Problem details:
Locate the line that contains "upper_bill, lower_bill = build_upper_bill(), build_lower_bill()" and the line that contains "before = set(bpy.data.objects)". Copy both of them exactly, together with every line between them, and no others.
----------
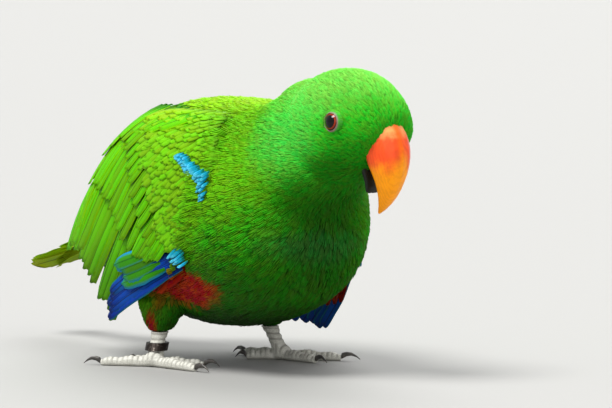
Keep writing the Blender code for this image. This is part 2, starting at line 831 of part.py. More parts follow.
def claw_solid(name, start, direction, length):
    """A curved claw from the end of a toe."""
    aside = Vector((-direction.y, direction.x, 0))
    rings = []
    for share in (0.0, 0.25, 0.5, 0.75, 0.95):
        size = mix(CLAW_RADIUS, CLAW_POINT, share ** 0.9)
        rise = 2.2 + 1.5 * math.sin(math.pi * share) - 1.9 * share ** 2
        centre = start + direction * length * share + Vector((0, 0, rise))
        up = Vector((0, 0, size))
        rings.append(ring(centre + up, centre - up, aside, size * 0.8, count=8))
    return loft(name, rings, "dark_claw")


def build_foot(name, stance):
    """The bare lower leg with its four toes, and the claws as pieces of their own."""
    ankle = Vector(stance.ankle) - Vector((0, 0, GAP))
    hub = Vector((*stance.foot, 0.0))
    rings = []
    base = Vector((hub.x, hub.y, FOOT_HUB_HEIGHT))
    for share, swell in TARSUS_SWELL:
        centre = ankle.lerp(base, share)
        size = TARSUS_RADIUS * swell
        rings.append(ring(centre + Vector((size, 0, 0)), centre - Vector((size, 0, 0)), Vector((0, 1, 0)),
                          size, square=2.0, count=12))
    foot = loft("foot_" + name, rings, "grey_skin")
    pieces = [ball("sole", base, SOLE_RADIUS, "grey_skin", rows=8, around=12)]
    for vert in pieces[0].data.vertices:
        vert.co.z = max(vert.co.z, 0.0006)
    for toe in TOES:
        a = math.radians(stance.heading + toe.outward * stance.side)
        direction = Vector((math.cos(a), math.sin(a), 0))
        pieces.append(toe_solid("toe", hub, direction, toe.length, TOE_RADIUS))
        tip = hub + direction * (toe.length + GAP)
        claw_solid(f"claw_{name}_{toe.name}", tip, direction, CLAW_SHARE * toe.length)
    fuse(foot, pieces)


def build_leg_ring(stance):
    """The plain closed ring round the right lower leg."""
    ankle = Vector(stance.ankle) - Vector((0, 0, GAP))
    base = Vector((*stance.foot, FOOT_HUB_HEIGHT))
    rings = []
    for share, radius in ((RING_PLACE[0], TARSUS_RADIUS + GAP), (RING_PLACE[0], RING_OUTER),
                          (RING_PLACE[1], RING_OUTER), (RING_PLACE[1], TARSUS_RADIUS + GAP)):
        centre = ankle.lerp(base, share)
        rings.append(ring(centre + Vector((radius, 0, 0)), centre - Vector((radius, 0, 0)),
                          Vector((0, 1, 0)), radius, square=2.0, count=24))
    count = len(rings[0])
    points = [p for row in rings for p in row]
    faces = []
    for r in range(4):
        a, b = r * count, (r + 1) % 4 * count
        faces.extend((a + i, a + (i + 1) % count, b + (i + 1) % count, b + i) for i in range(count))
    return make_solid("leg_ring", points, faces, "dark_ring")


def centre_on_floor():
    """Move every piece so that the origin lies on the floor under the middle of the model."""
    items = [o for o in bpy.data.objects if o.type == "MESH"]
    corners = [v.co for o in items for v in o.data.vertices]
    low = [min(c[i] for c in corners) for i in range(3)]
    high = [max(c[i] for c in corners) for i in range(3)]
    shift = Vector((-(low[0] + high[0]) / 2, -(low[1] + high[1]) / 2, -low[2]))
    for item in items:
        item.data.transform(Matrix.Translation(shift))


def main():
    """Build the parrot."""
    clear_scene()
    torso = build_torso()
    head = build_head()
    build_neck(head)
    upper_bill, lower_bill = build_upper_bill(), build_lower_bill()
    finish_head(head, upper_bill, lower_bill)
    build_wing("wing_right", RIGHT, torso)
    build_wing("wing_left", LEFT, torso)
    build_tail()
    for name, stance in STANCES.items():
        build_thigh(name, stance, torso)
        build_foot(name, stance)
    build_leg_ring(STANCES["right"])
    centre_on_floor()


main()
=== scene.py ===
"""A male eclectus parrot, life size and still: skin, plumage, bill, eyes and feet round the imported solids.

Frame: metres, +Z up, +X the way the body faces, +Y the bird's left side, floor at z = 0. Sizes
below are millimetres from the point on the floor midway between the feet; place() turns them into
the frame's metres.
"""
from __future__ import annotations

import logging
import math
from dataclasses import dataclass, field
from enum import Enum
from typing import Iterable, Sequence

import bpy
import numpy as np
from bpy.types import Material, Node, NodeSocket, Object
from mathutils import Matrix, Vector
from mathutils.bvhtree import BVHTree
from mathutils.kdtree import KDTree

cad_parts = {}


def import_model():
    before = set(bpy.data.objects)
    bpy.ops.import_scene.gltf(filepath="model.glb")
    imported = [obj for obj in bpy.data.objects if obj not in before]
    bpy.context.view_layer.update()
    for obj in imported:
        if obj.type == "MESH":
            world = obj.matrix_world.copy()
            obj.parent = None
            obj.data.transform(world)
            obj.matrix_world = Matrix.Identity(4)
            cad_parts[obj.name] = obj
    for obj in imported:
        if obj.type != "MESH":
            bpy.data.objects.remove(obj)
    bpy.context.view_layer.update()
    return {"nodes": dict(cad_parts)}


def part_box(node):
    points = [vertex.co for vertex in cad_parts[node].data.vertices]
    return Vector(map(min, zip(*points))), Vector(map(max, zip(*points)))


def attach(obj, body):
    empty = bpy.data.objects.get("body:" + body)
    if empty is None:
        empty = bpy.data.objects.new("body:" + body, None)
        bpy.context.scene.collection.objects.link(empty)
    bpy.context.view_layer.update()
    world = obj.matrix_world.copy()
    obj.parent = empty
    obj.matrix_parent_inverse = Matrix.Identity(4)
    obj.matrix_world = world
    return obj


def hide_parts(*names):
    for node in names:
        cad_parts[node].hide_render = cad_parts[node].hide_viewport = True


LOG = logging.getLogger("parrot")
MM = 0.001
BODY = "root"
MIDDLE = Vector((13.0475, 0.6816, 0.0))    # from the middle of the feet to the middle of the model

HEAD_CENTRE = Vector((99.0, 5.0, 109.0))
HEAD_TURN = Matrix.Rotation(math.radians(12), 3, "Z") @ Matrix.Rotation(math.radians(25), 3, "Y")
BILL_BASE = Vector((120.0, 9.5, 101.0))
BILL_HUB = (9.4, -10.2)    # middle of the bill's curve: forward and up in the head's own frame
SEED = 11


class Side(Enum):
    """A side of the bird; the value is the sign of y."""

    RIGHT = -1
    LEFT = 1


class Tip(Enum):
    """How a feather ends: the width of its very tip, as a share of its widest place."""

    ROUND = 0.12
    BROAD = 0.4
    BLUNT = 0.72


def place(point: Vector) -> Vector:
    """Turn millimetres from the middle of the feet into the frame's metres."""
    return (Vector(point) + MIDDLE) * MM


def eye_centre(side: Side) -> Vector:
    """The middle of an eyeball, in metres: a little before and below its solid's."""
    low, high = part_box("eye_" + side.name.lower())
    return (low + high) / 2 + HEAD_TURN @ Vector((1.8, -0.2 * side.value, -0.4)) * MM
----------
Answer to this problem:
    upper_bill, lower_bill = build_upper_bill(), build_lower_bill()
    finish_head(head, upper_bill, lower_bill)
    build_wing("wing_right", RIGHT, torso)
    build_wing("wing_left", LEFT, torso)
    build_tail()
    for name, stance in STANCES.items():
        build_thigh(name, stance, torso)
        build_foot(name, stance)
    build_leg_ring(STANCES["right"])
    centre_on_floor()


main()
=== scene.py ===
"""A male eclectus parrot, life size and still: skin, plumage, bill, eyes and feet round the imported solids.

Frame: metres, +Z up, +X the way the body faces, +Y the bird's left side, floor at z = 0. Sizes
below are millimetres from the point on the floor midway between the feet; place() turns them into
the frame's metres.
"""
from __future__ import annotations

import logging
import math
from dataclasses import dataclass, field
from enum import Enum
from typing import Iterable, Sequence

import bpy
import numpy as np
from bpy.types import Material, Node, NodeSocket, Object
from mathutils import Matrix, Vector
from mathutils.bvhtree import BVHTree
from mathutils.kdtree import KDTree

cad_parts = {}


def import_model():
    before = set(bpy.data.objects)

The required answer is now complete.